> _PROBLEM_:
Pull every line that holds the word "Blender" from the entries.

> _GIVEN INFORMATION_:
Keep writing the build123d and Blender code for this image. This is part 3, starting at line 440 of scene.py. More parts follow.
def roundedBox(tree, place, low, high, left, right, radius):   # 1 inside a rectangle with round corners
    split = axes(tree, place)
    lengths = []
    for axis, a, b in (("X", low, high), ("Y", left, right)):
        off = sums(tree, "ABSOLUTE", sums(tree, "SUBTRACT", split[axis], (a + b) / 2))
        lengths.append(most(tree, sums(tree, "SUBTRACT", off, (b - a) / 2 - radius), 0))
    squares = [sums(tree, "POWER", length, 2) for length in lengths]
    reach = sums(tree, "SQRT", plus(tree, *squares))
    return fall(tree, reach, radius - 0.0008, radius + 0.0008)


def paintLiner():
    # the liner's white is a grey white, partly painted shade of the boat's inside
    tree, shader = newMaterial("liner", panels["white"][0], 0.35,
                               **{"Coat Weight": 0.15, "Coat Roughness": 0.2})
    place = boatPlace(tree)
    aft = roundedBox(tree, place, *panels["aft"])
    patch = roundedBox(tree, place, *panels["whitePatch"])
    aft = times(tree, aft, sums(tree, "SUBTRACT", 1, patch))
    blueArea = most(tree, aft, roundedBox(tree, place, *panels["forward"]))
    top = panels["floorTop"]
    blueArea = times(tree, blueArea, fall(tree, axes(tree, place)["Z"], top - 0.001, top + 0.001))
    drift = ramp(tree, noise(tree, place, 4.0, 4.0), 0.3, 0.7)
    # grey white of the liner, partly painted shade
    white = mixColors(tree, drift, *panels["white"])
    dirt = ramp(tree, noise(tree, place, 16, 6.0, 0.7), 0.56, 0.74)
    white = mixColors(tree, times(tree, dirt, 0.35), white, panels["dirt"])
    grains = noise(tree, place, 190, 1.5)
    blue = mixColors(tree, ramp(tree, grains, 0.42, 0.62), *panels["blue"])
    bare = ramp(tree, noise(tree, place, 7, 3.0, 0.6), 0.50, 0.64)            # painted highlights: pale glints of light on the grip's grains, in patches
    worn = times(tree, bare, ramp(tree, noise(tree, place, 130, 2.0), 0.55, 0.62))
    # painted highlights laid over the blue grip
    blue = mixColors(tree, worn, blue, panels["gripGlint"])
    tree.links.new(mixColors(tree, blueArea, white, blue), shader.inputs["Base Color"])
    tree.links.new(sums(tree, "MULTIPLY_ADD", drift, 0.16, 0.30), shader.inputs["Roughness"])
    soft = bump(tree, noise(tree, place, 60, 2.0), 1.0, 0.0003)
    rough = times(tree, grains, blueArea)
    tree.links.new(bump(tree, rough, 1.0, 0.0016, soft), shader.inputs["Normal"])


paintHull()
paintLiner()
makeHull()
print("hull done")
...
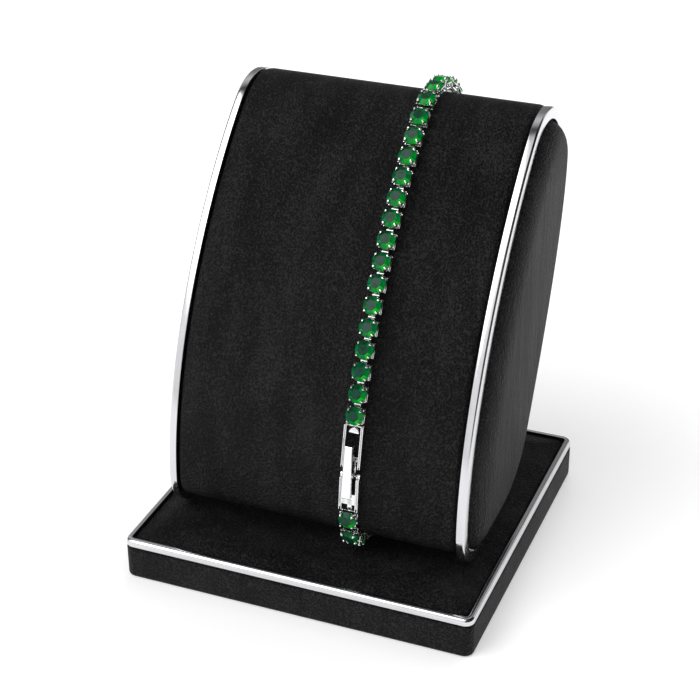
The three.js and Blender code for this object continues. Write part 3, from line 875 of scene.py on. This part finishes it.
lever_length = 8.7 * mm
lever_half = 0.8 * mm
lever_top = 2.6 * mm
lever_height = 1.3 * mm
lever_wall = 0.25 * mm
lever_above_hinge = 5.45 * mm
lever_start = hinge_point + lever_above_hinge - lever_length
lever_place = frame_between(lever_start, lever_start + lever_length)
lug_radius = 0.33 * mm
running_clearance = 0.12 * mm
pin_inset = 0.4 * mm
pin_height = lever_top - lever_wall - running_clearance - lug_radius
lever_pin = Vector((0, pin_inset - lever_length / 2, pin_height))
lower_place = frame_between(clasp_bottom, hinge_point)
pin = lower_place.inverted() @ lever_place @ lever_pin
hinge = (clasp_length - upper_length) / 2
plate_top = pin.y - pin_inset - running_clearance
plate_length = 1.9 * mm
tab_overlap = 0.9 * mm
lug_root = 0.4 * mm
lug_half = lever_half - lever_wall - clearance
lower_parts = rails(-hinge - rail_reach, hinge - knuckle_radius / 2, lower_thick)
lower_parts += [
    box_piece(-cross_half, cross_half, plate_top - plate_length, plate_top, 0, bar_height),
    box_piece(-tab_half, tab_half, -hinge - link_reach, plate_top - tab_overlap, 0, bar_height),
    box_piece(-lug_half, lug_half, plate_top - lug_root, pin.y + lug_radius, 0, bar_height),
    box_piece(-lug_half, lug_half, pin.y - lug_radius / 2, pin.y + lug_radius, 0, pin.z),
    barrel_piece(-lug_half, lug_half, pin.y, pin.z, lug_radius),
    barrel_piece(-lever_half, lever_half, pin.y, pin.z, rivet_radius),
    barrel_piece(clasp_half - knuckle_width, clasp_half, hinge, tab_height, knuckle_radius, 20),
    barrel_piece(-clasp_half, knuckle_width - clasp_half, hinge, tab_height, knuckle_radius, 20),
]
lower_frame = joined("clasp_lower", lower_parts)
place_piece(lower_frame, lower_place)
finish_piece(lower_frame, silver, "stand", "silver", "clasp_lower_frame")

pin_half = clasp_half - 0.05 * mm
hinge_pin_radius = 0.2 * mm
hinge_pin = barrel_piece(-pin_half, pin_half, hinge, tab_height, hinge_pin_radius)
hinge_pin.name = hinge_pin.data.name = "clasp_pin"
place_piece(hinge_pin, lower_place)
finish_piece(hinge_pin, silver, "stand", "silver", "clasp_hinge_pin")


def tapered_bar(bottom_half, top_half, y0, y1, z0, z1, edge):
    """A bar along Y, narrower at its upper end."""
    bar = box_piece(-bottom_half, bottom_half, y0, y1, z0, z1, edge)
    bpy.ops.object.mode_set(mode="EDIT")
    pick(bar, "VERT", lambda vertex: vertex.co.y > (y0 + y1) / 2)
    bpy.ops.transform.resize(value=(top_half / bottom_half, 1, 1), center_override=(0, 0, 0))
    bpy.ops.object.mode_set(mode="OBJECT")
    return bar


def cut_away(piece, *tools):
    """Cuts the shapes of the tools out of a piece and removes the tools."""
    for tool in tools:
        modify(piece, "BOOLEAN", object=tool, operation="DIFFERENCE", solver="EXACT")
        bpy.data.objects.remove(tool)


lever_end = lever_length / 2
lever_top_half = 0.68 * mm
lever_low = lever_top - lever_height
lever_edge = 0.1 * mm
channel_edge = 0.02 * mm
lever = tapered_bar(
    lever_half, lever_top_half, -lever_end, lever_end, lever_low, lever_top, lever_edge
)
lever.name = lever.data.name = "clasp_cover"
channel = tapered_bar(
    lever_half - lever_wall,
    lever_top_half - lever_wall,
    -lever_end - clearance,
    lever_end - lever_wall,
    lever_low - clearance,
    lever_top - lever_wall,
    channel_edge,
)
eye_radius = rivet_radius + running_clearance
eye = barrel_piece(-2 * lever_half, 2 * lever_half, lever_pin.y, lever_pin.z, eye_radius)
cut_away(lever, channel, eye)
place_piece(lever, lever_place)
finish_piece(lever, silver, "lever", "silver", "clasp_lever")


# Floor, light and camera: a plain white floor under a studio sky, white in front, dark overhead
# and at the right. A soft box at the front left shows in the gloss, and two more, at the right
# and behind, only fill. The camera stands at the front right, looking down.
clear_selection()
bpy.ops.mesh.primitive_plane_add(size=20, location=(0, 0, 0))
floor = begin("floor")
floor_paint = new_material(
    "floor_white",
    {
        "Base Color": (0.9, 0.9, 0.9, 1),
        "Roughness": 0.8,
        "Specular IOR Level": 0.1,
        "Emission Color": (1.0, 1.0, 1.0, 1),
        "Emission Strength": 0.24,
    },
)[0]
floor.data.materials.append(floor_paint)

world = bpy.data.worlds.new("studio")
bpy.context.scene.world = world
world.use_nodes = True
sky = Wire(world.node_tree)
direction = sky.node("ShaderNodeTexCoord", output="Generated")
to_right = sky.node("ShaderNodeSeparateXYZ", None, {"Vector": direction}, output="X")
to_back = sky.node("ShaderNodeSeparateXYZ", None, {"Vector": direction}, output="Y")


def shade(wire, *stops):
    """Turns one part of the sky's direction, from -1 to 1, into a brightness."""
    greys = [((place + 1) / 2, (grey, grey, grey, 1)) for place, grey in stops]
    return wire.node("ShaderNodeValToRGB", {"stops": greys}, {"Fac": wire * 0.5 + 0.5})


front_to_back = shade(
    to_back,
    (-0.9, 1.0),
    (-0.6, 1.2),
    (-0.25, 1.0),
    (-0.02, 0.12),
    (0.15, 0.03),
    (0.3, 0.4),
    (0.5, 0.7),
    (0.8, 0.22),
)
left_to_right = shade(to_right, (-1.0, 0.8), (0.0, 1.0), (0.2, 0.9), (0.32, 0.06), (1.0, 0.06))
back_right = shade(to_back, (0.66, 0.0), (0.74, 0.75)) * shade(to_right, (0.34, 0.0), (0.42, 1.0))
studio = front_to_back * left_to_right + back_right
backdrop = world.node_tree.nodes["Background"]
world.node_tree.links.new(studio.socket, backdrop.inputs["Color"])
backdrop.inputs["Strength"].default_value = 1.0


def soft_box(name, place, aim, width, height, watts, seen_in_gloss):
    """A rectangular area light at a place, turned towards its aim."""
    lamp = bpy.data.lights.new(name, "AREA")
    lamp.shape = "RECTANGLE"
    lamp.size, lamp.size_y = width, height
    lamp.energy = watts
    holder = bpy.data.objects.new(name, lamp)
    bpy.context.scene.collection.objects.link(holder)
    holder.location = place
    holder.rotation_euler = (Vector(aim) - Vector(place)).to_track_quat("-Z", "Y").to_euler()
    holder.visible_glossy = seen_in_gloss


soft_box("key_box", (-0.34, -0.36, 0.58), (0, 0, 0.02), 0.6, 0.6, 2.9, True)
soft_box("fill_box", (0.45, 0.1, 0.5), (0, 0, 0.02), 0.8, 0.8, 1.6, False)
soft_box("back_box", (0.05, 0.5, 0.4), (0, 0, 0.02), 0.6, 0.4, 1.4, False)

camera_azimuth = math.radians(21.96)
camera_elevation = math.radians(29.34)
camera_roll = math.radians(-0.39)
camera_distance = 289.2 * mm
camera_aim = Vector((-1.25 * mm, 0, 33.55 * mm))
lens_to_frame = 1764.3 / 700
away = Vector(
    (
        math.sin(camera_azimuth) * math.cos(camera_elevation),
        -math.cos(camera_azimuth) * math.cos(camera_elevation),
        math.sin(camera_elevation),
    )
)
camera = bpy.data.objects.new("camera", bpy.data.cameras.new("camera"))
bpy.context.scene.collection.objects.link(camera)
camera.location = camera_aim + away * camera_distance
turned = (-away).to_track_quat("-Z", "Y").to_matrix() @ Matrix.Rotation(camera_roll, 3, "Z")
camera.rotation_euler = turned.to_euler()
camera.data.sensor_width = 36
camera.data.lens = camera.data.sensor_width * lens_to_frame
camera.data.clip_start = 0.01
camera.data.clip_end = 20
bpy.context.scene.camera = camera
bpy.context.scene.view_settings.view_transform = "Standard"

> _CORRECT RESULT_:
Keep writing the build123d and Blender code for this image. This is part 3, starting at line 440 of scene.py. More parts follow.
The three.js and Blender code for this object continues. Write part 3, from line 875 of scene.py on. This part finishes it.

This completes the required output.